Commenting on the upcoming "Sandy Bridge" chips, Otellini said the 2nd generation of Intel Core processor family will allow PC users to experience several things they couldn't do previously unless they used a high-end desktop computer with a discrete graphics card. He showed someone playing the popular "Sarcragt II:Wings of Liberty" game in rich detail on a 2nd generation Intel Core processor-powered laptop. And the laptop was powerful enough to simultaneously record a HD video of the game play.
The Intel Core processor, Intel Atom processor and Intel software tools are playing a role transforming data centers, the Internet "cloud" and other areas that are being transformed by the proliferation of smarter, Internet-connected devices. Otellini highlighted Intel?s progress in these areas. He also demonstrated several technologies that showed Intel?s computing architecture delivering a consistent and interoperable Internet experience across multiple devices.
Otellini showed two smart TV-enabling products powered by the Intel Atom processor CE4100 and Google TV that will come out this Fall. The Sony Internet TV and the Logitech Revue add-in box combine access to the Internet with the TV viewing experience through the combination of Intel processors and the Google TV Android platform. D-Link, Telecom Italia and several other companies are also expected to launch Intel Atom processor CE4100-based devices soon.
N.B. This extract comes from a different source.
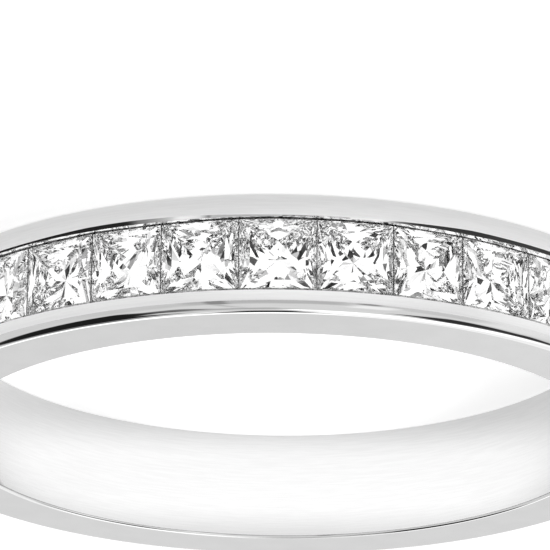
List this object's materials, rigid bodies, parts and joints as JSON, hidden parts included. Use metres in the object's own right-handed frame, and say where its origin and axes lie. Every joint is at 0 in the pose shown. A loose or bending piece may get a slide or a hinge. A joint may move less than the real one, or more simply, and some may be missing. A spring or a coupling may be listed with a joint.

As an example of new ways to connect computing devices, Otellini showed a concept for a hassle-free way to enjoy content stored on a tablet on a big screen TV. The demostrations features an Ontel Atom processor-based development tablet that Intel had slightly modified to work with Intel Wireless Display (WiDi). Currently available in certain laptops and Netgear Push to RV adapter, WiDi utilizes standard WiFi that's become ubiquitous in laptops to connect the PC to an HDTV via a small adapter.